_TASK DIRECTIONS_
Reproduce only the lines from the one containing "Continue the three.js" through the one containing "in olive yellow.", exactly as written and with both ends included.

_RAW DATA_
· · ·

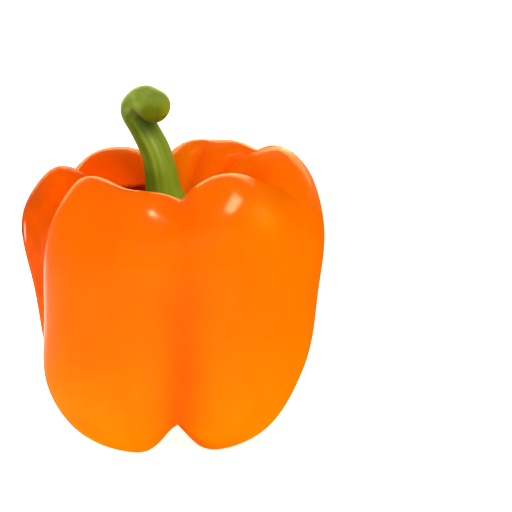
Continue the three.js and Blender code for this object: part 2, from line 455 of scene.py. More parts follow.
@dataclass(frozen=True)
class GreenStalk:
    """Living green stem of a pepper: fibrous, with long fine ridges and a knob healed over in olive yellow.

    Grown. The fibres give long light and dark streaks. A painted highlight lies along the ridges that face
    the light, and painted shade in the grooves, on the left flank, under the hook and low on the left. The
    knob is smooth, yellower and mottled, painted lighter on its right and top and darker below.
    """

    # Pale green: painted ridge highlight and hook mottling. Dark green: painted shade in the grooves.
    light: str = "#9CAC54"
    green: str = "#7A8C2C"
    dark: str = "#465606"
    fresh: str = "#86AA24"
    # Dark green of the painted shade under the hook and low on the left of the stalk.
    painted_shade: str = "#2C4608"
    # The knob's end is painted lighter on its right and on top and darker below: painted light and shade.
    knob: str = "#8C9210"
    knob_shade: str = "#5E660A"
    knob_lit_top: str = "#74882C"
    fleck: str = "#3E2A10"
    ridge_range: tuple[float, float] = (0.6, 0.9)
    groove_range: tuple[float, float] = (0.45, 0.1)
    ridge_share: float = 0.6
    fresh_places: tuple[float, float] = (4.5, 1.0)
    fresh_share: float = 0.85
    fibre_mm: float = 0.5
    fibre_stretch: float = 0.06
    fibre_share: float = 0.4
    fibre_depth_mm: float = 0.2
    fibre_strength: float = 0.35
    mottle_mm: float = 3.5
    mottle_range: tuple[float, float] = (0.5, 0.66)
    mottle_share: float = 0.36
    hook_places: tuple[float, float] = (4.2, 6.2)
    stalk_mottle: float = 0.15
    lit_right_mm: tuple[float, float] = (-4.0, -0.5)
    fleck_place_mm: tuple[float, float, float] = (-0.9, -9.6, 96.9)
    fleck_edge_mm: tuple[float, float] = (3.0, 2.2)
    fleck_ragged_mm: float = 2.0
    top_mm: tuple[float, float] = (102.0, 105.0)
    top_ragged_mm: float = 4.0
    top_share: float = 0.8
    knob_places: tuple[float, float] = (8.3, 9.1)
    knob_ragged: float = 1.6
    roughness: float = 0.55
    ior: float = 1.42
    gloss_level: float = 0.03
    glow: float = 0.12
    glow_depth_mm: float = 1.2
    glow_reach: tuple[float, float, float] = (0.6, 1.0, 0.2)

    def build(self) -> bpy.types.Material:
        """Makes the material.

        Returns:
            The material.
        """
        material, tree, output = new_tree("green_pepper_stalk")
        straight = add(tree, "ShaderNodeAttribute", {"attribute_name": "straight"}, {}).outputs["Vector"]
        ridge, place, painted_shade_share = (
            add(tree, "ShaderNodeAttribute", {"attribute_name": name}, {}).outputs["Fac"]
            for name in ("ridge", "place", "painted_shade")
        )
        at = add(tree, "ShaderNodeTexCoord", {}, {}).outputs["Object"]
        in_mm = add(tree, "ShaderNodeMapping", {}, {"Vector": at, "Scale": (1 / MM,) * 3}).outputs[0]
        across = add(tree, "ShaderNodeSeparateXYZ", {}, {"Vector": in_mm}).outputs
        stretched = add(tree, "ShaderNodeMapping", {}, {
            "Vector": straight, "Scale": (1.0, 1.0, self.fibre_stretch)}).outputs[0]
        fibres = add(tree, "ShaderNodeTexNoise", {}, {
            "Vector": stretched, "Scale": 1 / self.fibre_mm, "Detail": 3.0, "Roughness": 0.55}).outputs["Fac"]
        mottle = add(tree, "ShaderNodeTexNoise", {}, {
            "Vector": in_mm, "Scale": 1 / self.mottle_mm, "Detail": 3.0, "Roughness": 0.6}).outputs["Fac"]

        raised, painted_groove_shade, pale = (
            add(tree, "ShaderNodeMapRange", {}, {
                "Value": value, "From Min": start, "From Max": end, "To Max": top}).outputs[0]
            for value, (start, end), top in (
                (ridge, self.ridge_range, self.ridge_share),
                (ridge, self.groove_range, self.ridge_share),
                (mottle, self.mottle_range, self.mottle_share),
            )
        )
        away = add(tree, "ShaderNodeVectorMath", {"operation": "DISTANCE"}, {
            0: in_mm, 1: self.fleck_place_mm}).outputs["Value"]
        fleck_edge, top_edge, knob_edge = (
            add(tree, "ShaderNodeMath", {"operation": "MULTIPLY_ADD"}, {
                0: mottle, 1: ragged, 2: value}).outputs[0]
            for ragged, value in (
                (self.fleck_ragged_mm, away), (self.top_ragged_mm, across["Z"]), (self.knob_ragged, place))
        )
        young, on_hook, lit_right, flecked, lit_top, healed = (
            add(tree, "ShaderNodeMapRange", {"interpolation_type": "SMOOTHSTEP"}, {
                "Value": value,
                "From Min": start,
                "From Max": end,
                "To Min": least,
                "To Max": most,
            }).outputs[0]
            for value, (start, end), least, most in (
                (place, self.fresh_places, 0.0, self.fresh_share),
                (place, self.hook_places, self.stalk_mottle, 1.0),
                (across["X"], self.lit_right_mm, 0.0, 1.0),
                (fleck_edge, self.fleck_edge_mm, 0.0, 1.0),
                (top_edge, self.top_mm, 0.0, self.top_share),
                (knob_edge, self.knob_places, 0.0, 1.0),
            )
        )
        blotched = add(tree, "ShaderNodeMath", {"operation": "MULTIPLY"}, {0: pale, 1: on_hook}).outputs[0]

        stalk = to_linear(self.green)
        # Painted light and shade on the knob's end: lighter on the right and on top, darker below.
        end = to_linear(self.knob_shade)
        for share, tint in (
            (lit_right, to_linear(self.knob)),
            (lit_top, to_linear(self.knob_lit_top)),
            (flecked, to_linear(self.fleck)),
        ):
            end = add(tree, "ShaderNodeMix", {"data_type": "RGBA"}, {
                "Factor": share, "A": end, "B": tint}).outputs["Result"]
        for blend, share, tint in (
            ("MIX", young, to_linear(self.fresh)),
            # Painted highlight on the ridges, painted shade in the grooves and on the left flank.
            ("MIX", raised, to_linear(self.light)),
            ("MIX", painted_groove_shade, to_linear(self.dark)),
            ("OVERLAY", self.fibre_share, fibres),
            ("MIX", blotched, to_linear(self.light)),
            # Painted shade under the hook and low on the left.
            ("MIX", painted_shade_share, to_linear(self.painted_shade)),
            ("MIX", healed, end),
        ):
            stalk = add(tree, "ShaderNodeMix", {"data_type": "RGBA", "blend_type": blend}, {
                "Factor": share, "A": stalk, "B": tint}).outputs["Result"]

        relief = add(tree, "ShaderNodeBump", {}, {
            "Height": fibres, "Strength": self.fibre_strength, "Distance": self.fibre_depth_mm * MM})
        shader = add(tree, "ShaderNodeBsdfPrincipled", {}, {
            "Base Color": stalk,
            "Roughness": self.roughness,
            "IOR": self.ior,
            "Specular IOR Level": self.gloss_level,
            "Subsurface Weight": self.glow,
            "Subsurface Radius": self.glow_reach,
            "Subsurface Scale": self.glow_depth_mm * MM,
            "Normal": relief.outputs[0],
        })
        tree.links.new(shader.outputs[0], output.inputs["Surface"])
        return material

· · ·

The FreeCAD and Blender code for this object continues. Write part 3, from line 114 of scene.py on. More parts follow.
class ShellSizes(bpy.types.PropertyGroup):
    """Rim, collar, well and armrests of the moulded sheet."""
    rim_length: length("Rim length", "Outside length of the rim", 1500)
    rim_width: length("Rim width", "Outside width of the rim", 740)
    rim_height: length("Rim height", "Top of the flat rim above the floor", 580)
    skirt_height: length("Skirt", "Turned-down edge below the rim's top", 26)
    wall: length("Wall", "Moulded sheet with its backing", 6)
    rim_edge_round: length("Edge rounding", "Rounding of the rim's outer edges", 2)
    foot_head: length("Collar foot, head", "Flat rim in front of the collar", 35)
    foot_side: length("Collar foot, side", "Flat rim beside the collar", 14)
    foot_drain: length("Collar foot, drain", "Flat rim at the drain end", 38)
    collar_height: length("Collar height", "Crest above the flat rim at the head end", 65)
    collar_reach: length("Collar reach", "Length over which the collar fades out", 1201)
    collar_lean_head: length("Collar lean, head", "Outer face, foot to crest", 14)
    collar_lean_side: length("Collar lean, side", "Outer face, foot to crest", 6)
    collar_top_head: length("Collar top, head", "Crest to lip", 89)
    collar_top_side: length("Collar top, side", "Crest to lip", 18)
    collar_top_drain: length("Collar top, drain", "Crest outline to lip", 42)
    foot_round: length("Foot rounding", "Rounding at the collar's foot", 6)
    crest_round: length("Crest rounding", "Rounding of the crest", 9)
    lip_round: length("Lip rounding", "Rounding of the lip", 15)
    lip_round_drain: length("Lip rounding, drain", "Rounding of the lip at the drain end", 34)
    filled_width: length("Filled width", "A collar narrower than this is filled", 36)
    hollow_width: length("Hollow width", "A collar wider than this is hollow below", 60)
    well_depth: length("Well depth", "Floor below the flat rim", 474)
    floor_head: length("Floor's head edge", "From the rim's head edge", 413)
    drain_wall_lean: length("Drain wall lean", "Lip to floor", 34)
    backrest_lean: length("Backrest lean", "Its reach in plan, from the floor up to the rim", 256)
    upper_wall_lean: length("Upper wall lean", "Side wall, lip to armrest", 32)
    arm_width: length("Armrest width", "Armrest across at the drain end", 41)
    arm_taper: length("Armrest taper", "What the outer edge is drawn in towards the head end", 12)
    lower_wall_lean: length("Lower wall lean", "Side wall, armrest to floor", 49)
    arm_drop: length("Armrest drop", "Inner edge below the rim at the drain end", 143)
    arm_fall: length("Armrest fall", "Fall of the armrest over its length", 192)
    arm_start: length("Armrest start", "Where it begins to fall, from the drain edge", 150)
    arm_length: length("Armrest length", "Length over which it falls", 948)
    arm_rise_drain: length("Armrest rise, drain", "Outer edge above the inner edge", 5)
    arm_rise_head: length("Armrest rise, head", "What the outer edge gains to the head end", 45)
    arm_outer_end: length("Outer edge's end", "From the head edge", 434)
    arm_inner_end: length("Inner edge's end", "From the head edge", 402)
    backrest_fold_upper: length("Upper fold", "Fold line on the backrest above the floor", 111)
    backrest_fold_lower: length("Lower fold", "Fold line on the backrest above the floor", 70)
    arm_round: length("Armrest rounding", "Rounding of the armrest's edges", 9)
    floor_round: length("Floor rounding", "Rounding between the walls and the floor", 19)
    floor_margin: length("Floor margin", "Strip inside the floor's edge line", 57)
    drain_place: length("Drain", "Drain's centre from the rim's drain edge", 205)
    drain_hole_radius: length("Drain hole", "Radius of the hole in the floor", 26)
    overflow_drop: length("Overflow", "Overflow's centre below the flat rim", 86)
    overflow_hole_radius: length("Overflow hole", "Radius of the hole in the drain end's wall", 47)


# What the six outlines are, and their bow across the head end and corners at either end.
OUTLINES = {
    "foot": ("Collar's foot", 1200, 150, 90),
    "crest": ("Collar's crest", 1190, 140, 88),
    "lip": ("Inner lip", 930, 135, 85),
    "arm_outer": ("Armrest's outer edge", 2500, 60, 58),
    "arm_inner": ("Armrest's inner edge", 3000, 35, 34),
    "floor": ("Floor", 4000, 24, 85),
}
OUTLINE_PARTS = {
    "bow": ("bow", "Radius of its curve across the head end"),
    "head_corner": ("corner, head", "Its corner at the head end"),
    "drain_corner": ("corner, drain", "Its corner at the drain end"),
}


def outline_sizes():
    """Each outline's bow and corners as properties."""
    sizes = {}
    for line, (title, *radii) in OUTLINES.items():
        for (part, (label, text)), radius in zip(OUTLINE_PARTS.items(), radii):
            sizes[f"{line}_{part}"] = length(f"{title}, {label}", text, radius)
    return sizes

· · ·

_TASK RESPONSE_
Continue the three.js and Blender code for this object: part 2, from line 455 of scene.py. More parts follow.
@dataclass(frozen=True)
class GreenStalk:
    """Living green stem of a pepper: fibrous, with long fine ridges and a knob healed over in olive yellow.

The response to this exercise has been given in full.